» DATASET CONTENT
* * * * * * * * *

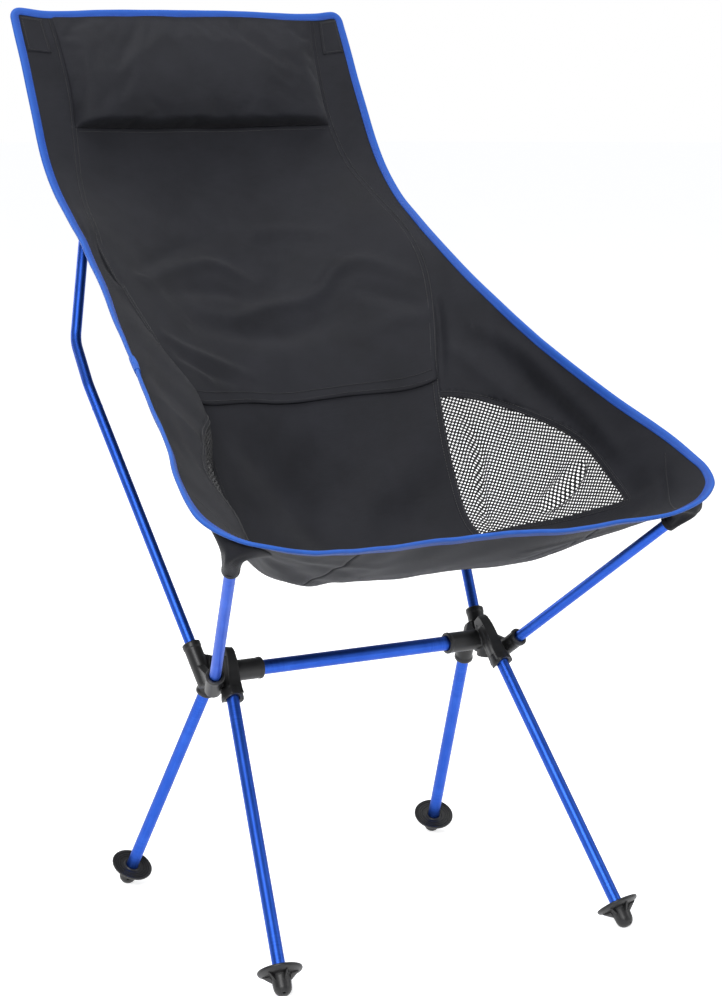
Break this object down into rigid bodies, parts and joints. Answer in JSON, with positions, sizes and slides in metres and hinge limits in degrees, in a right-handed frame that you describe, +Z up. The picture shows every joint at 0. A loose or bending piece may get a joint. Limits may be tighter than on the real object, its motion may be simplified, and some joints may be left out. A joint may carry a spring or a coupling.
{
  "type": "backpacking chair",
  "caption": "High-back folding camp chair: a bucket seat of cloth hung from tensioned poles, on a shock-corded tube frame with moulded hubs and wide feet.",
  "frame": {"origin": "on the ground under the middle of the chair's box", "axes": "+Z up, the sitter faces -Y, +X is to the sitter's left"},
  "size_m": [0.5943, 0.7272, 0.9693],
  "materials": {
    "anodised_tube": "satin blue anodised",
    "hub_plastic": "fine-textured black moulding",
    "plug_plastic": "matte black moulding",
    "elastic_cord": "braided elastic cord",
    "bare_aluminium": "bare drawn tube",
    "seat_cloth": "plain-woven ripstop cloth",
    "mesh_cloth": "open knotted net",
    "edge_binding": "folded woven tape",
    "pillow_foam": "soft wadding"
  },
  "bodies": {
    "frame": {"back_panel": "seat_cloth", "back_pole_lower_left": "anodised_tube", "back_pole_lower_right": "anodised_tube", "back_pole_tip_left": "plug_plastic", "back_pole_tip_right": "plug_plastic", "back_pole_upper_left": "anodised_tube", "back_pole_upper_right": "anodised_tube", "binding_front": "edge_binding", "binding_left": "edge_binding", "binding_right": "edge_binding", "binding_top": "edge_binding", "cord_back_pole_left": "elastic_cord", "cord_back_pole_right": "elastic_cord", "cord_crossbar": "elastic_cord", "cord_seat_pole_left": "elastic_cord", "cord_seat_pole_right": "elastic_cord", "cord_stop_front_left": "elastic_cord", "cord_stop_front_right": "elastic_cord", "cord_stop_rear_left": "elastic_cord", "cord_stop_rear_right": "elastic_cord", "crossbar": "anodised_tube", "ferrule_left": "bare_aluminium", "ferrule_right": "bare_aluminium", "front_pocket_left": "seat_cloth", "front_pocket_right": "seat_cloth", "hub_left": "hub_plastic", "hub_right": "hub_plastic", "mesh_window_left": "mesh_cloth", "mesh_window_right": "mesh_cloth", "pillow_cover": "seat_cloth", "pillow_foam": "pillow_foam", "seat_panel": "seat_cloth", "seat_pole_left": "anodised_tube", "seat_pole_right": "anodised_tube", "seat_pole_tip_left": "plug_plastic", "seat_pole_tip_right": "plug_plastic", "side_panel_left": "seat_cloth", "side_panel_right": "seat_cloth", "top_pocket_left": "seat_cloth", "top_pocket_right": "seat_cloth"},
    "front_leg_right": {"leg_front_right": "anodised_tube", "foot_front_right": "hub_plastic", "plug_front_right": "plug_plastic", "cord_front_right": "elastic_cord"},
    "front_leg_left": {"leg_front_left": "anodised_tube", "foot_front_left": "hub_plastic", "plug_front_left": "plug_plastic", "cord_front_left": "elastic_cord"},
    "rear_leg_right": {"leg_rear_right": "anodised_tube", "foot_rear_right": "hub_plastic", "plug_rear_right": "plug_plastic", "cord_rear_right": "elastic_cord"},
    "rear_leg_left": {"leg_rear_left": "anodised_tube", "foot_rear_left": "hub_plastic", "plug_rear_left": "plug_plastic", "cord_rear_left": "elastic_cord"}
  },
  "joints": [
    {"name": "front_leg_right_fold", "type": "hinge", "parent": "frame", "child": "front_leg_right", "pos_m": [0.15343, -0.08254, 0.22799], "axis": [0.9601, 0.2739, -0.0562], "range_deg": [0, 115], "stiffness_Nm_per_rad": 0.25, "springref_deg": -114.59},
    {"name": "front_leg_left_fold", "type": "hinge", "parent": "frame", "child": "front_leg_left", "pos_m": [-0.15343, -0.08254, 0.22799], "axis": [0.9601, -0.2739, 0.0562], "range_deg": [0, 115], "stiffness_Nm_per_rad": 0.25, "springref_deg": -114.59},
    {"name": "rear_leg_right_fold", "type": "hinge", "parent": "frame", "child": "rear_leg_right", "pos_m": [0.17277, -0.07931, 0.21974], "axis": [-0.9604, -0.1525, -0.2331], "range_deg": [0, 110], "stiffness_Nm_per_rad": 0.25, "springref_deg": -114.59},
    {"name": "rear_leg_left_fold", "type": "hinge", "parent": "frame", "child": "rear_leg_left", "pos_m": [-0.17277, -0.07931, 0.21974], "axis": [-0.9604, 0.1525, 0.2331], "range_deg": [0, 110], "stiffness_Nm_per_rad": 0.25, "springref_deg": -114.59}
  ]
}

* * * * * * * * *

» OBJECTIVE
Your task is to repeat every line exactly.

» WRITTEN ANSWER
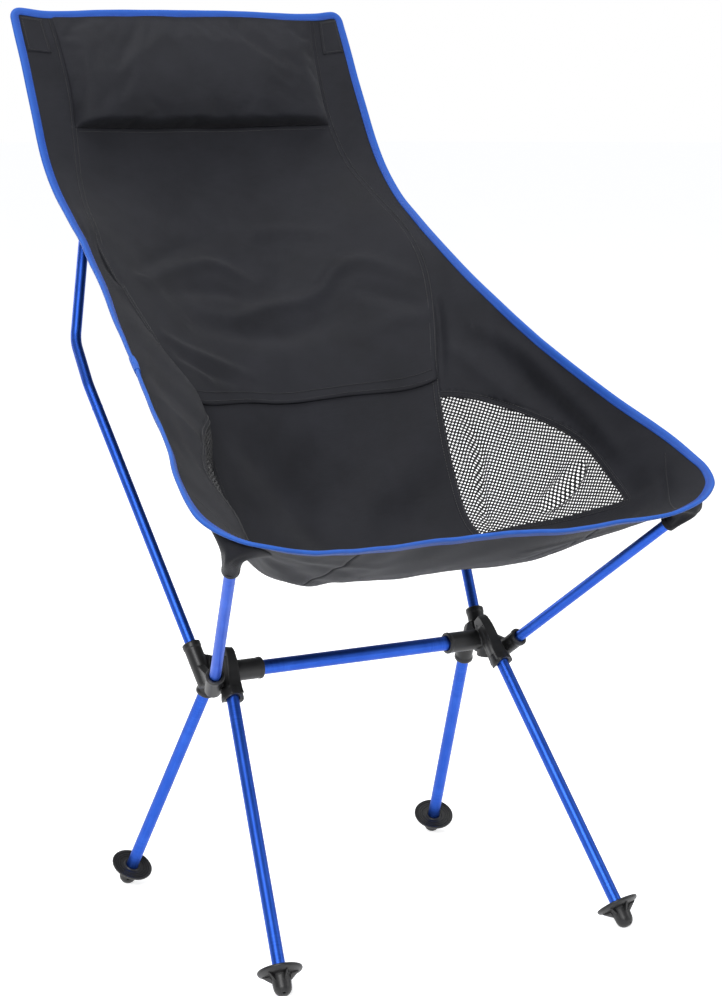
Break this object down into rigid bodies, parts and joints. Answer in JSON, with positions, sizes and slides in metres and hinge limits in degrees, in a right-handed frame that you describe, +Z up. The picture shows every joint at 0. A loose or bending piece may get a joint. Limits may be tighter than on the real object, its motion may be simplified, and some joints may be left out. A joint may carry a spring or a coupling.
{
  "type": "backpacking chair",
  "caption": "High-back folding camp chair: a bucket seat of cloth hung from tensioned poles, on a shock-corded tube frame with moulded hubs and wide feet.",
  "frame": {"origin": "on the ground under the middle of the chair's box", "axes": "+Z up, the sitter faces -Y, +X is to the sitter's left"},
  "size_m": [0.5943, 0.7272, 0.9693],
  "materials": {
    "anodised_tube": "satin blue anodised",
    "hub_plastic": "fine-textured black moulding",
    "plug_plastic": "matte black moulding",
    "elastic_cord": "braided elastic cord",
    "bare_aluminium": "bare drawn tube",
    "seat_cloth": "plain-woven ripstop cloth",
    "mesh_cloth": "open knotted net",
    "edge_binding": "folded woven tape",
    "pillow_foam": "soft wadding"
  },
  "bodies": {
    "frame": {"back_panel": "seat_cloth", "back_pole_lower_left": "anodised_tube", "back_pole_lower_right": "anodised_tube", "back_pole_tip_left": "plug_plastic", "back_pole_tip_right": "plug_plastic", "back_pole_upper_left": "anodised_tube", "back_pole_upper_right": "anodised_tube", "binding_front": "edge_binding", "binding_left": "edge_binding", "binding_right": "edge_binding", "binding_top": "edge_binding", "cord_back_pole_left": "elastic_cord", "cord_back_pole_right": "elastic_cord", "cord_crossbar": "elastic_cord", "cord_seat_pole_left": "elastic_cord", "cord_seat_pole_right": "elastic_cord", "cord_stop_front_left": "elastic_cord", "cord_stop_front_right": "elastic_cord", "cord_stop_rear_left": "elastic_cord", "cord_stop_rear_right": "elastic_cord", "crossbar": "anodised_tube", "ferrule_left": "bare_aluminium", "ferrule_right": "bare_aluminium", "front_pocket_left": "seat_cloth", "front_pocket_right": "seat_cloth", "hub_left": "hub_plastic", "hub_right": "hub_plastic", "mesh_window_left": "mesh_cloth", "mesh_window_right": "mesh_cloth", "pillow_cover": "seat_cloth", "pillow_foam": "pillow_foam", "seat_panel": "seat_cloth", "seat_pole_left": "anodised_tube", "seat_pole_right": "anodised_tube", "seat_pole_tip_left": "plug_plastic", "seat_pole_tip_right": "plug_plastic", "side_panel_left": "seat_cloth", "side_panel_right": "seat_cloth", "top_pocket_left": "seat_cloth", "top_pocket_right": "seat_cloth"},
    "front_leg_right": {"leg_front_right": "anodised_tube", "foot_front_right": "hub_plastic", "plug_front_right": "plug_plastic", "cord_front_right": "elastic_cord"},
    "front_leg_left": {"leg_front_left": "anodised_tube", "foot_front_left": "hub_plastic", "plug_front_left": "plug_plastic", "cord_front_left": "elastic_cord"},
    "rear_leg_right": {"leg_rear_right": "anodised_tube", "foot_rear_right": "hub_plastic", "plug_rear_right": "plug_plastic", "cord_rear_right": "elastic_cord"},
    "rear_leg_left": {"leg_rear_left": "anodised_tube", "foot_rear_left": "hub_plastic", "plug_rear_left": "plug_plastic", "cord_rear_left": "elastic_cord"}
  },
  "joints": [
    {"name": "front_leg_right_fold", "type": "hinge", "parent": "frame", "child": "front_leg_right", "pos_m": [0.15343, -0.08254, 0.22799], "axis": [0.9601, 0.2739, -0.0562], "range_deg": [0, 115], "stiffness_Nm_per_rad": 0.25, "springref_deg": -114.59},
    {"name": "front_leg_left_fold", "type": "hinge", "parent": "frame", "child": "front_leg_left", "pos_m": [-0.15343, -0.08254, 0.22799], "axis": [0.9601, -0.2739, 0.0562], "range_deg": [0, 115], "stiffness_Nm_per_rad": 0.25, "springref_deg": -114.59},
    {"name": "rear_leg_right_fold", "type": "hinge", "parent": "frame", "child": "rear_leg_right", "pos_m": [0.17277, -0.07931, 0.21974], "axis": [-0.9604, -0.1525, -0.2331], "range_deg": [0, 110], "stiffness_Nm_per_rad": 0.25, "springref_deg": -114.59},
    {"name": "rear_leg_left_fold", "type": "hinge", "parent": "frame", "child": "rear_leg_left", "pos_m": [-0.17277, -0.07931, 0.21974], "axis": [-0.9604, 0.1525, 0.2331], "range_deg": [0, 110], "stiffness_Nm_per_rad": 0.25, "springref_deg": -114.59}
  ]
}